Could you be pregnant?

12:0AM, Apr 25th 2012

There are more signs than a missed period to know if you've conceived.

Image: Thinkstock

Some people know they're pregnant even before they've missed a period. Others may have irregular cycles and not even think pregnancy is an option. And even more keep having periods throughout their pregnancy. Short of buying a pregnancy test every time you feel a touch of nausea — how else can you know if you're pregnant?

Changing breasts
Even before your period is due you may see some changes in breasts. Most women's breasts become tender before their period is due and the veins on them seem to protrude even more, so your breasts can start to resemble a road map. Amazingly, even at this early stage your breasts are changing for milk production. The brownish circles around the nipples (the areolae) become darker and the little bumps on them (the strangely named Montgomery's tubercles) are more prominent.

Some bleeding
Often mistaken for a period, implantation bleeding, as it's known, can occur when the fertilised egg arrives in your uterus and embeds itself in your uterine lining. Some women find they lose a small amount of blood around this time, or just before their period. The blood tends to be reddish to begin with, but then quickly turns brownish. It only tends to last a day or two and is not heavy. So if you think you've had an unusually short or light period, it could be that you're pregnant.

Urge to wee
As soon as your progesterone levels rise and the embryo starts to secrete the hormone HCG, the blood supply to your pelvic area increases, which leads to pelvic congestion. This leads to your bladder becoming irritated, and in the process, it tries to expel urine at frequent intervals – even in small amounts. Most women therefore experience a desire to wee more often than usual. This can happen as early as one week after conception.

Strange taste
The saliva in your mouth often reflects the chemical content of your blood and with rising hormone levels the taste in your mouth can change. Women have often described their mouth as having a metallic taste. This can make the taste of certain foods such as tea, coffee or your morning bowl of cereal different from before.
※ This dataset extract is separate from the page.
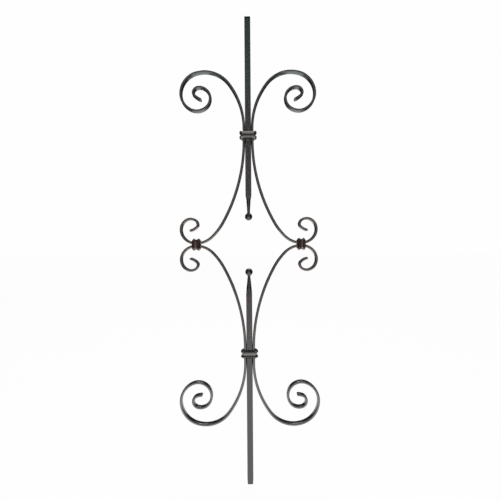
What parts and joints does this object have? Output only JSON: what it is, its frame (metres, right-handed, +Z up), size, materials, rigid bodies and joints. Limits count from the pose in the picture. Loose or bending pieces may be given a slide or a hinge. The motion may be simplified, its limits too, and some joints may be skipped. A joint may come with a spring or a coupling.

Over-sensitive sense of smell
A strange sense of smells, too, can be a sign that baby is on the way. Strong smells, particularly, such as the smell of brewing coffee or frying onions — even if you loved them before – can suddenly make you feel sick. Perfume can have a similar effect and you may notice the way your perfume smells on your body also changes because of the alterations in your skin's chemistry.

Cravings
You suddenly start to crave foods you never even thought twice about before. Many women crave tangy foods such as grapefruits, oranges and lemon juice. Other cravings are more peculiar, such as coal and chalk (this is a condition called pica — and we don't need to tell you that eating coal is not good for you or the baby, do we?). One theory is that cravings are your body's response to a deficiency in certain minerals and trace elements. If you crave citrus fruits, for example, you could be deficient in vitamin C — although we don't know this for sure yet.

Exhaustion
Feeling overwhelmingly tired throughout the day — as if you could just lie on your office floor and sleep to sleep forever, partly due to the high levels of progesterone in your body, which has a sedative effect. During early pregnancy, your metabolism speeds up in order to support your developing embryo and your vital organs, which have to cope with an enormously increased amount of work. And the tiredness is probably worse if it's your second or third baby, when you're less likely to have a chance to rest.

You feelsick
Nausea is often worse in the morning mainly because you have an empty stomach and your blood sugar has dropped, but some women feel sick all day! Pregnancy sickness has been associated with poorer diets, infrequent meals and stress associated with the pregnancy. The hormone HCG (human chorionic gonadotrophin) is probably the most likely cause of pregnancy sickness.

But at least there's a positive side to nausea and vomiting in pregnancy – it's a sign that hormone levels in your bloodstream are high enough to ensure that the pregnancy is well established (although don't worry if this doesn't apply to you, as some women are lucky enough to sail through their pregnancies without feeling sick).

To be sure...
Of course one easy way of finding out you are pregnant is to do a pregnancy test. You can buy a test kit from your local pharmacy or supermarket. Pregnancy test kits are 99 per cent accurate (a positive test is almost definitely correct; a negative result is less reliable — you may have to wait a week and start again).